Re: [PATCH 1/1] sched/fair: Fix unfairness caused by missing load decay

From: Dietmar Eggemann
Date: Wed May 05 2021 - 05:43:41 EST


On 01/05/2021 16:41, Odin Ugedal wrote:
> Hi,
>
>> I think what I see on my Juno running the unfairness_missing_load_decay.sh script is
>> in sync which what you discussed here:
>
> Thanks for taking a look!
>
>> diff --git a/kernel/sched/fair.c b/kernel/sched/fair.c
>> index 794c2cb945f8..7214e6e89820 100644
>> --- a/kernel/sched/fair.c
>> +++ b/kernel/sched/fair.c
>> @@ -10854,6 +10854,8 @@ static void propagate_entity_cfs_rq(struct sched_entity *se)
>> break;
>>
>> update_load_avg(cfs_rq, se, UPDATE_TG);
>> + if (!cfs_rq_is_decayed(cfs_rq))
>> + list_add_leaf_cfs_rq(cfs_rq);
>> }
>> }
>
> This might however lead to "loss" at /slice/cg-2/sub and
> slice/cg-1/sub in this particular case tho, since
> propagate_entity_cfs_rq skips one cfs_rq
> by taking the parent of the provided se.
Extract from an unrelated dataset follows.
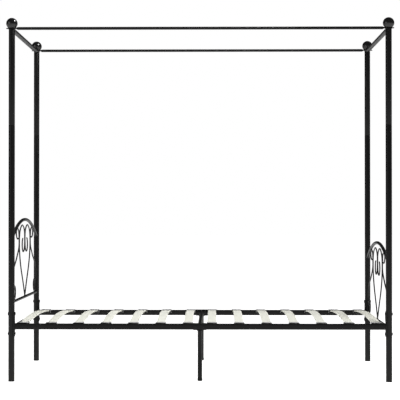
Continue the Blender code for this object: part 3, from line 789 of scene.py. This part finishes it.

The loss in that case would
> however not be equally big, but will still often contribute to some
> unfairness.

Yeah, that's true.

By moving stopped `stress` tasks into

/sys/fs/cgroup/cpu/slice/cg-{1,2}/sub

and then into

/sys/fs/cgroup/cpuset/A

which has a cpuset.cpus {0-1,4-5} not containing the cpus the `stress`
tasks attached {2,3} to and then restart the `stress` tasks again I get:

cfs_rq[1]:/slice/cg-1/sub
.load_avg : 1024
.removed.load_avg : 0
.tg_load_avg_contrib : 1024 <---
.tg_load_avg : 2047 <---
.se->avg.load_avg : 511
cfs_rq[1]:/slice/cg-1
.load_avg : 512
.removed.load_avg : 0
.tg_load_avg_contrib : 512 <---
.tg_load_avg : 1022 <---
.se->avg.load_avg : 512
cfs_rq[1]:/slice
.load_avg : 513
.removed.load_avg : 0
.tg_load_avg_contrib : 513
.tg_load_avg : 1024
.se->avg.load_avg : 512
cfs_rq[5]:/slice/cg-1/sub
.load_avg : 1024
.removed.load_avg : 0
.tg_load_avg_contrib : 1023 <---
.tg_load_avg : 2047 <---
.se->avg.load_avg : 511
cfs_rq[5]:/slice/cg-1
.load_avg : 512
.removed.load_avg : 0
.tg_load_avg_contrib : 510 <---
.tg_load_avg : 1022 <---
.se->avg.load_avg : 511
cfs_rq[5]:/slice
.load_avg : 512
.removed.load_avg : 0
.tg_load_avg_contrib : 511
.tg_load_avg : 1024
.se->avg.load_avg : 510

I saw that your v2 patch takes care of that.